Right. Anyway. Here is what the dark other side has to say:

Transcript of a report by Brit Hume
JIM ANGLE, GUEST-HOST "Now, obviously, we'll get to the investigation in a minute, and there are a lot of allegations about corruption. But I think we should say at the outset, he does deserve some credit for having been in the wilderness all those years, fighting and trying to organize defense Saddam Hussein."

DENNIS ROSS, FMR. U.S. ENVOY "Well, there's no question that he was a focal point of resistance to Saddam on the outside. He organized not just the United States, but also many around the world to focus on the evils of the regime, the need to take it on. Some people now want to say he fed us a lot of bad intelligence. In the end, you can't blame him for the bad intelligence. You know, the fact of the matter is we had to evaluate it."
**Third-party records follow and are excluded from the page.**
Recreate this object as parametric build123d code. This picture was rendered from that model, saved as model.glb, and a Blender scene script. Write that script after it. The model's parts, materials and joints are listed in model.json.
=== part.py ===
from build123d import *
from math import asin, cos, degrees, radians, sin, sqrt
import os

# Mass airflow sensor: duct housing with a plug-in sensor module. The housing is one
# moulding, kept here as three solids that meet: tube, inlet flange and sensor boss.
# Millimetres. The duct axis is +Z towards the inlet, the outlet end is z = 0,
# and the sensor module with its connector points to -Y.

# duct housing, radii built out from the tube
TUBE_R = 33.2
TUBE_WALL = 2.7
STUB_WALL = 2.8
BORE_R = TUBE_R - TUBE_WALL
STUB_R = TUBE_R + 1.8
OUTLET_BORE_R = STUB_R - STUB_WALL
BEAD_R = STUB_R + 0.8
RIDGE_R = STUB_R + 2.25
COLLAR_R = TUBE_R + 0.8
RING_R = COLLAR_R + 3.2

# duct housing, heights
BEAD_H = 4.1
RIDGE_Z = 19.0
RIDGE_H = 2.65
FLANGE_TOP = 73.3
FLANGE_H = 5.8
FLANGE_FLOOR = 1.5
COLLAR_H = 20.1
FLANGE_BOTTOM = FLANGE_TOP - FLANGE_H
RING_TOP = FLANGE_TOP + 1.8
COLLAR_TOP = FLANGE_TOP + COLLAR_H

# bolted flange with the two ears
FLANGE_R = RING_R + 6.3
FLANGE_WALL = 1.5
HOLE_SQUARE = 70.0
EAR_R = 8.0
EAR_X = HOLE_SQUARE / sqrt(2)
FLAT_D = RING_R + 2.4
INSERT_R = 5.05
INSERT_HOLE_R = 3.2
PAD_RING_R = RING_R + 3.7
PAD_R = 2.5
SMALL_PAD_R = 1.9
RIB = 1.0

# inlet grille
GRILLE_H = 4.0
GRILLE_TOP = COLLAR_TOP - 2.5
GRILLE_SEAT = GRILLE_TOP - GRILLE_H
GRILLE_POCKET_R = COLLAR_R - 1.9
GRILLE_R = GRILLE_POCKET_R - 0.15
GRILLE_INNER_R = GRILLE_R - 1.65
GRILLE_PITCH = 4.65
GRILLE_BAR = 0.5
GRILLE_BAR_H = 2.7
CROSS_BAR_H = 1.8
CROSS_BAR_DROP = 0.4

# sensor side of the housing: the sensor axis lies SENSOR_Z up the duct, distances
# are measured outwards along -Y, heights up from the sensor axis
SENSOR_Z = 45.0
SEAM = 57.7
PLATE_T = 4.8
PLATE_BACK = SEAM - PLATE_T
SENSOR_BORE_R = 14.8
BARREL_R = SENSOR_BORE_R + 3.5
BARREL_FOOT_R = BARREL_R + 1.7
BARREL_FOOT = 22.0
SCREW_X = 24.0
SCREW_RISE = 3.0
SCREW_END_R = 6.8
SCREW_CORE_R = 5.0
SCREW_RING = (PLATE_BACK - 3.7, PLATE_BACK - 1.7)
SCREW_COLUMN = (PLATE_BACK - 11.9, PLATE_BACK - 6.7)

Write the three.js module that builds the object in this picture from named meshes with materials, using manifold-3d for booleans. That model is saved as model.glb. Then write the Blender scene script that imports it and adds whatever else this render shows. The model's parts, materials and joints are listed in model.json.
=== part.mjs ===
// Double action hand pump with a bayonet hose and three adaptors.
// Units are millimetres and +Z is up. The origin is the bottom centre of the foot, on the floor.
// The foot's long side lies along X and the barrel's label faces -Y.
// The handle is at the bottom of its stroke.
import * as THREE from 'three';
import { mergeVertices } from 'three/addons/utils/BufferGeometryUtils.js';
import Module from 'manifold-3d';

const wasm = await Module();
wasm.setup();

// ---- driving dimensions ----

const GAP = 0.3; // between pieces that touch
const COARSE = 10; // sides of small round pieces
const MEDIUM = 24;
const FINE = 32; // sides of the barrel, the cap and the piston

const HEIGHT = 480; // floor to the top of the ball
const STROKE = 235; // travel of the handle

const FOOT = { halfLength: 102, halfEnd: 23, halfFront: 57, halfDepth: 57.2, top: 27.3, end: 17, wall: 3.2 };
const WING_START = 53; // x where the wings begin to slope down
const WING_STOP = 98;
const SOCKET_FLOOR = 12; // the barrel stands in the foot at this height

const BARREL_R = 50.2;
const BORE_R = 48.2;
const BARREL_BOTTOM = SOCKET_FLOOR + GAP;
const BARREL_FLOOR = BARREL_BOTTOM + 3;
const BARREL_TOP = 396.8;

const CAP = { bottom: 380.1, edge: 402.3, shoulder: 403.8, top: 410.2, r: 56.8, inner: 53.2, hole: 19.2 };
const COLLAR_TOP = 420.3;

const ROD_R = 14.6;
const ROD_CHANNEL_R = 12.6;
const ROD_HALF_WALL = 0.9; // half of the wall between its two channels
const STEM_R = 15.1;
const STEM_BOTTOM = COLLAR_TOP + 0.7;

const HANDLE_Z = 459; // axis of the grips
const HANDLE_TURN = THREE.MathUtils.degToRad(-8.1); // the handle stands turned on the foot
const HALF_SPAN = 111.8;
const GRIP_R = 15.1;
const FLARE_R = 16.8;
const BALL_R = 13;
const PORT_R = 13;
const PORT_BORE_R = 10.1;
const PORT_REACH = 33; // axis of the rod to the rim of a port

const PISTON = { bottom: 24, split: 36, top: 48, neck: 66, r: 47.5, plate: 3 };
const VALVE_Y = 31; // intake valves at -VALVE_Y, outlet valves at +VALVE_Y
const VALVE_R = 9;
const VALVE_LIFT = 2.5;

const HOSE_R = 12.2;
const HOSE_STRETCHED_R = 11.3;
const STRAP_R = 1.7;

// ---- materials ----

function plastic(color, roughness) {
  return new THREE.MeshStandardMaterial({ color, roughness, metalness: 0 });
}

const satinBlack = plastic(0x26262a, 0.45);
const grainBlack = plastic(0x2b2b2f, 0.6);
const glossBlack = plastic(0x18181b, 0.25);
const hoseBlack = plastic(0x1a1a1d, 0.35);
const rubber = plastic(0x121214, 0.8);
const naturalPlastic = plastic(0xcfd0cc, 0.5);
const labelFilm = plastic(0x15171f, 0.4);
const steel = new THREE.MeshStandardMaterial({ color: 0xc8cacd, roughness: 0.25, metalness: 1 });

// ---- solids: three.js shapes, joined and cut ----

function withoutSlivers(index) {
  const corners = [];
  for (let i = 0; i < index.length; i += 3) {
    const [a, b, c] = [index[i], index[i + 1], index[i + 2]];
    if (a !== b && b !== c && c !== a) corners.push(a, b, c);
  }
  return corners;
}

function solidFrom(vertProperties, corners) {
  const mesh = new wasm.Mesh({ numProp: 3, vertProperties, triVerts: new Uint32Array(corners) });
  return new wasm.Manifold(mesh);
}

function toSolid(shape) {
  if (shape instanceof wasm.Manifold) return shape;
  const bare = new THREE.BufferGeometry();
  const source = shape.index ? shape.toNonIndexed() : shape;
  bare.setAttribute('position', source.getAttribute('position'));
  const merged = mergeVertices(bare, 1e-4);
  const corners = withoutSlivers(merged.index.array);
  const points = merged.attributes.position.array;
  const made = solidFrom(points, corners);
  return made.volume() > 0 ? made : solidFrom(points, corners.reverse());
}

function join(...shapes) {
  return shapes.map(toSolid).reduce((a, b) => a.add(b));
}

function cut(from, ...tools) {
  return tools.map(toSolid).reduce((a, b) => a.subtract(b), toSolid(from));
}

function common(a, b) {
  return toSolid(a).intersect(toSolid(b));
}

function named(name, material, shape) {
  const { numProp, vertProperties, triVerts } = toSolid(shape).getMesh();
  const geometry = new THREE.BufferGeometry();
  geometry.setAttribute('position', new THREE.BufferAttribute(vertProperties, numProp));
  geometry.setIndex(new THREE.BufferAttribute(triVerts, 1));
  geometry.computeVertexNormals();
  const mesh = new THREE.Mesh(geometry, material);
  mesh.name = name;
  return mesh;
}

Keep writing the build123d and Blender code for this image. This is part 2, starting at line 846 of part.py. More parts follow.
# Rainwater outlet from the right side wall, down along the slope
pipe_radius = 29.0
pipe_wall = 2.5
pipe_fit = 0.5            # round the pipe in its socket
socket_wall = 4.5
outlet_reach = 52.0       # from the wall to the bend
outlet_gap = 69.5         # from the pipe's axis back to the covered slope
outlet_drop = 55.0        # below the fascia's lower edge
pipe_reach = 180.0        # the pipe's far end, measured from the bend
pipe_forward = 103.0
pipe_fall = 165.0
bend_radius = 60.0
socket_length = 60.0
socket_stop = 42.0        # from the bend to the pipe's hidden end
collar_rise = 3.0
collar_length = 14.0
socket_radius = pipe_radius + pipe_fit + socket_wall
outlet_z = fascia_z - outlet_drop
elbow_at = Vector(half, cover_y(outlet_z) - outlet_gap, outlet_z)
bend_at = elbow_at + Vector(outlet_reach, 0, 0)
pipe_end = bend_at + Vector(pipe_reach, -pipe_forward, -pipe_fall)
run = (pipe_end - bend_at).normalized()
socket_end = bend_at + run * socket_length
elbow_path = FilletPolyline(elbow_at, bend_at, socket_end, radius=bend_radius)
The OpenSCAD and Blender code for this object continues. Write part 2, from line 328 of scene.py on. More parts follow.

ANGLE: Right. And a lot of peep -- people do say that he saved a lot of lives.

ROSS: I suspect that certainly is the case. If he is the one who helped to produce the change, which in some sense, I'd think you'd have to say that probably is the case, there are a lot of people who are alive today who might not have been alive were it not for him.

*blink* There are so many things I could say here. He was organizing with IRAN! You know, those dudes we invaded and shit? That we have, like, economic sanctions against and therefore cannot translate their poetry?

Some people say he fed us bad intelligence? Like, you know, some losers and shit who hate America. And who, exactly, CAN we blame for the bad intelligence? None of the people who used it as justification for war, that's for sure.

Those people are on TELEVISION, while I sit in my cubicle. That is so wrong, yo.